En el guion mecanuscrito de El verdugo (terminado en 1962) así se describen las escenas rodadas en Mallorca: «Al fondo veleros, esquiadores, bañistas, etc.; en una palabra el mar compone un fondo muy apropiado para la alegría de Carmen (Emma Penella), quien chapotea como quien no sabe nadar». Dos páginas más adelante aparece la prodigiosa escena de las cuevas del Drach: «un guardia (civil) rema y otro, con un megáfono, grita» para ordenarle al verdugo que tiene trabajo a la vista. Recordemos que el nuevo verdugo (que hereda el cargo de su suegro, Pepe Isbert) va a Mallorca (1963) porque tiene una ejecución en la modalidad de garrote vil en la prisión de Palma y aprovecha la estancia para visitar turísticamente nuestra, Isla (otra muestra del humor negro de Berlanga). A la rea (una envenenadora en serie) le dan una copita de champán francés y tras ella el cura ya la puede confesar, está más tranquila.

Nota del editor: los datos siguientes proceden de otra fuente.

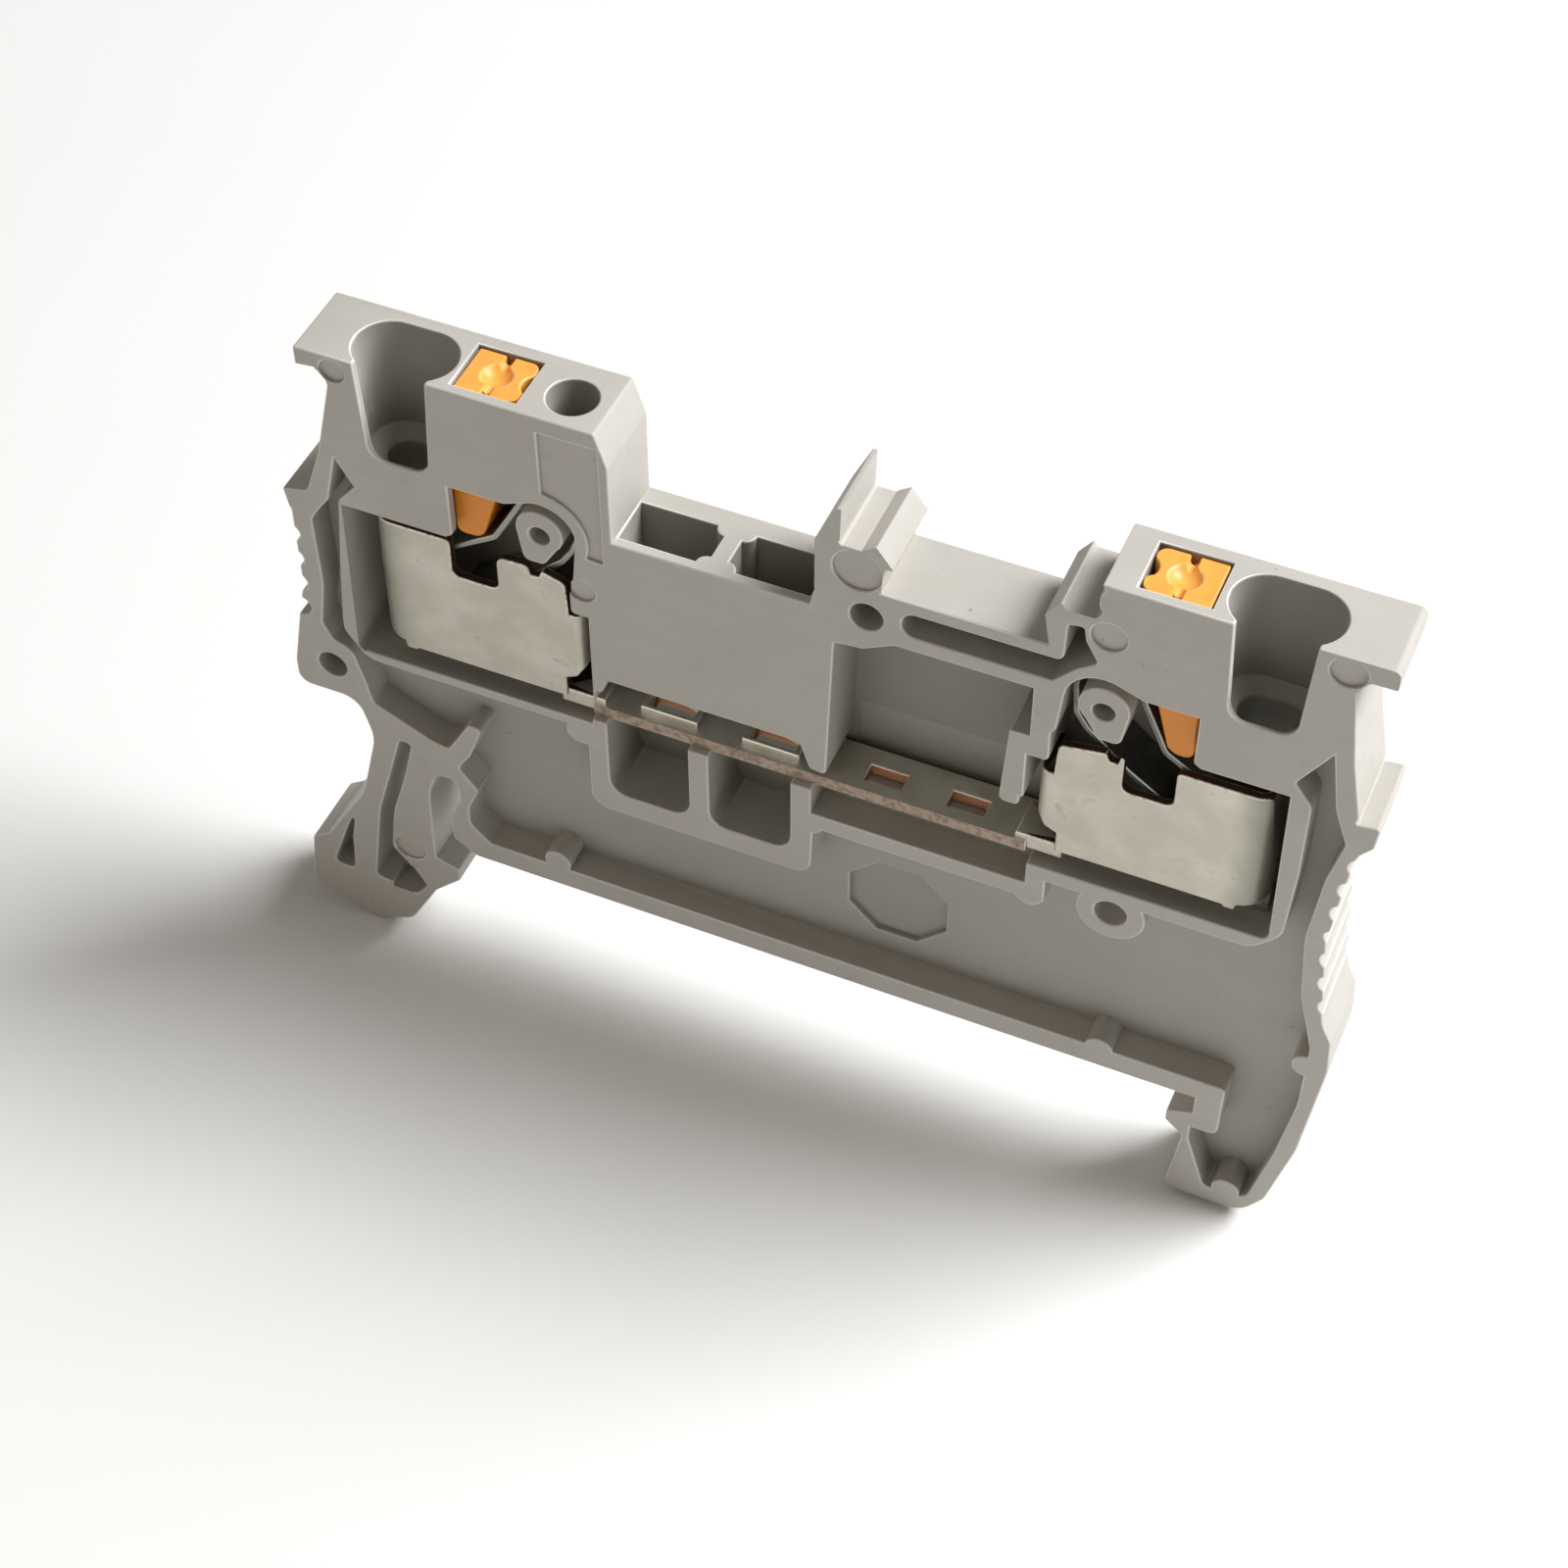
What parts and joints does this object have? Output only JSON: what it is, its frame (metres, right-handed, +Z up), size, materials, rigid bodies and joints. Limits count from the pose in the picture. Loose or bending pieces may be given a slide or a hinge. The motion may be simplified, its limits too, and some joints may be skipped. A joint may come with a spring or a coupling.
{
  "type": "spring terminal block",
  "caption": "Slim rail-mounted feed-through terminal block with funnel wire entries, push-to-release pushers, leaf spring clamps and a current bar seen from its open side.",
  "frame": {"origin": "middle of the rail seat, on the rail's top surface, in the plane of the open face", "axes": "+X along the block from the latch foot's end to the fixed hook's end, +Y from the open face to the closed face, which is along the rail, +Z up away from the rail"},
  "size_m": [0.0469, 0.0035, 0.0343],
  "materials": {
    "housing_plastic": "light grey moulded polyamide, fine satin",
    "tinned_copper": "dull tin plate on copper sheet, bare copper at the sheared edges",
    "spring_steel": "dark satin spring steel strip",
    "pusher_plastic": "orange moulded plastic, semi-gloss"
  },
  "bodies": {
    "block": {"housing": "housing_plastic", "current_bar": "tinned_copper", "clamp_spring_left": "spring_steel", "clamp_spring_right": "spring_steel"},
    "pusher_left": {"release_pusher_left": "pusher_plastic"},
    "pusher_right": {"release_pusher_right": "pusher_plastic"}
  },
  "joints": [
    {"name": "press_left", "type": "slide", "parent": "block", "child": "pusher_left", "axis": [0, 0, -1], "range_m": [0, 0.0015], "stiffness_N_per_m": 2000, "springref_m": -0.0005, "deforming": ["clamp_spring_left"]},
    {"name": "press_right", "type": "slide", "parent": "block", "child": "pusher_right", "axis": [0, 0, -1], "range_m": [0, 0.0015], "stiffness_N_per_m": 2000, "springref_m": -0.0005, "deforming": ["clamp_spring_right"]}
  ]
}
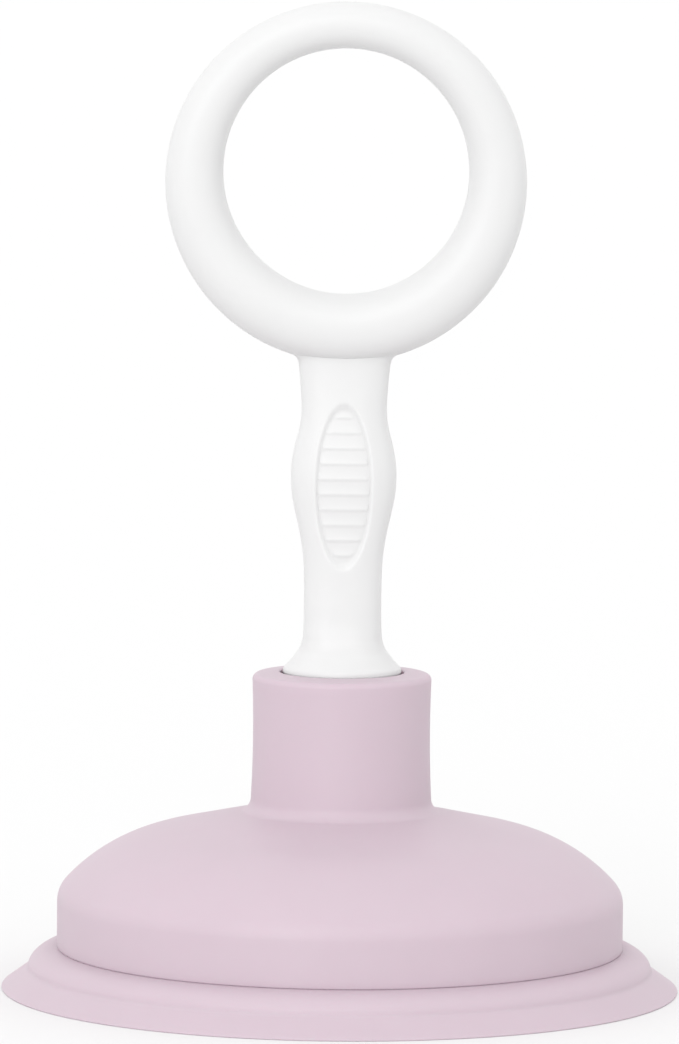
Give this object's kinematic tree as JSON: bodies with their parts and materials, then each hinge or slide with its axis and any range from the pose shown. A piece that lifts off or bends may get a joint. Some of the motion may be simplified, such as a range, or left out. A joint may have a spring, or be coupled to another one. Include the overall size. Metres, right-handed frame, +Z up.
{
  "type": "sink plunger",
  "caption": "Hand plunger for sinks: a soft rubber cup with a sealing lip, rolled step, low dome and collar, and a plastic handle with a swollen ribbed grip and a finger ring.",
  "frame": {"origin": "centre of the plane that the lip seals against, at the bottom of the object", "axes": "+Z up along the cup's and the handle's common axis; the finger ring's hole runs along Y, and +X is to the right seen from the front, which is -Y"},
  "size_m": [0.14, 0.14, 0.2043],
  "materials": {
    "cup_rubber": "matte, pale mauve",
    "handle_plastic": "satin, white"
  },
  "bodies": {
    "cup_skirt": {"sealing_lip": "cup_rubber", "rolled_step": "cup_rubber", "cup_band": "cup_rubber", "cup_dome": "cup_rubber"},
    "cup_collar": {"handle_collar": "cup_rubber"},
    "handle": {"handle_plug": "handle_plastic", "grip_shaft": "handle_plastic", "finger_ring": "handle_plastic"}
  },
  "joints": [
    {"name": "plunge_stroke", "type": "slide", "parent": "cup_skirt", "child": "cup_collar", "axis": [0, 0, -1], "range_m": [0, 0.012], "stiffness_N_per_m": 2500, "springref_m": -0.0005, "deforming": ["cup_dome"]},
    {"name": "handle_lift", "type": "slide", "parent": "cup_collar", "child": "handle", "axis": [0, 0, 1], "range_m": [0, 0.03]}
  ]
}
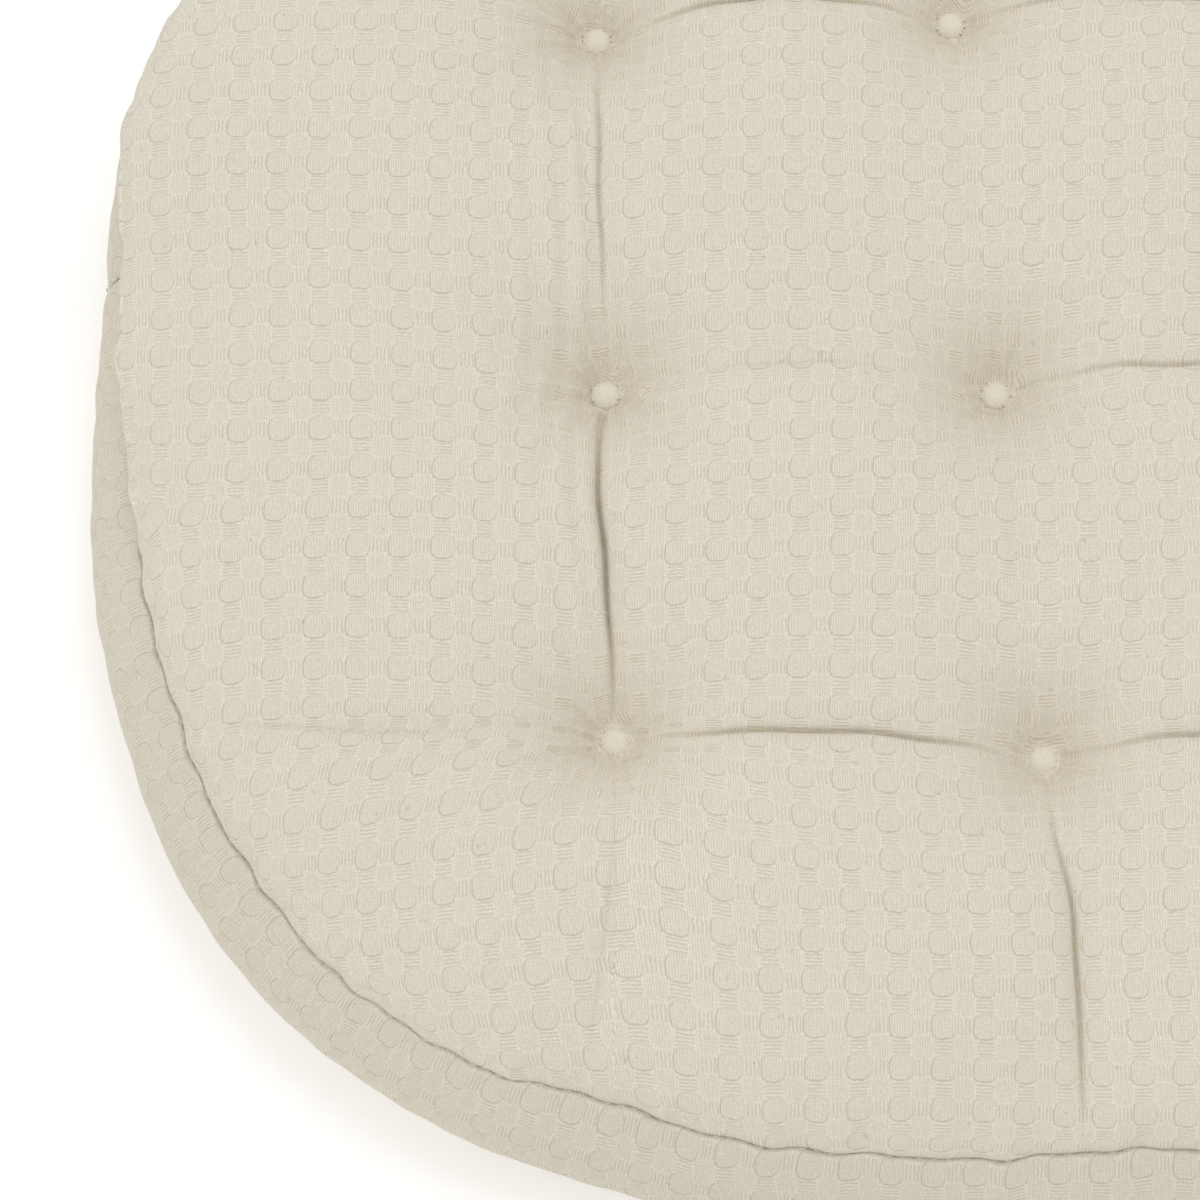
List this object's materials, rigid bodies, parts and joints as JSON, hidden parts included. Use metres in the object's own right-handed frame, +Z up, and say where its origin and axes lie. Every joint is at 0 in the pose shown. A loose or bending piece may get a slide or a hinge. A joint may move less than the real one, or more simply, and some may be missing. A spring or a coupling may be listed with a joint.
{
  "type": "chair seat pad",
  "caption": "Tufted, boxed chair seat pad with rounded corners: waffle-woven cotton cover, sewn side band, foam and wadding filling, tufts sewn through.",
  "frame": {"origin": "on the surface the pad rests on, below the middle of the pad's bounding box", "axes": "+Z up out of the sitting face, front edge towards -Y, longest side along X"},
  "size_m": [0.4076, 0.374, 0.06],
  "materials": {
    "cover_cloth": "cream cotton in a waffle weave, matt, slight fuzz",
    "band_cloth": "the same cream waffle-woven cotton",
    "underside_cloth": "the same cream waffle-woven cotton, laid flat",
    "wadding": "white polyester wadding, hidden inside",
    "foam": "pale soft foam, hidden inside",
    "sewing_thread": "cream sewing thread",
    "tuft": "cream tufting stitches over gathered cloth"
  },
  "bodies": {
    "root": {"top_panel": "cover_cloth", "front_band": "band_cloth", "rear_band": "band_cloth", "bottom_panel": "underside_cloth", "top_wadding": "wadding", "foam_core": "foam", "bottom_wadding": "wadding", "top_seam_thread": "sewing_thread", "bottom_seam_thread": "sewing_thread", "left_join_thread": "sewing_thread", "right_join_thread": "sewing_thread", "tuft_rear_left": "tuft", "tuft_rear_middle": "tuft", "tuft_rear_right": "tuft", "tuft_middle_left": "tuft", "tuft_middle_middle": "tuft", "tuft_middle_right": "tuft", "tuft_front_left": "tuft", "tuft_front_middle": "tuft", "tuft_front_right": "tuft"}
  },
  "joints": []
}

Por otra parte en el archivo digital del Berlanga Film Museum hay varias fotos de Rafael de Luis en las que se muestran escenas mallorquinas de El Verdugo, de las cuevas del Drach (Berlanga dijo muchas veces que el paisaje de Mallorca le ayudó mucho) y de la pensión Broseta (zona de Can Barbarà) donde se alojaba la familia del verdugo (Nino Manfredi). Berlanga dijo que en El verdugo quiso mostrar «ese decalaje que existía entre una España que seguía siendo medieval representada por el correspondiente señor de Burgos, y la Europa moderna representada por los turistas, por las chicas extranjeras».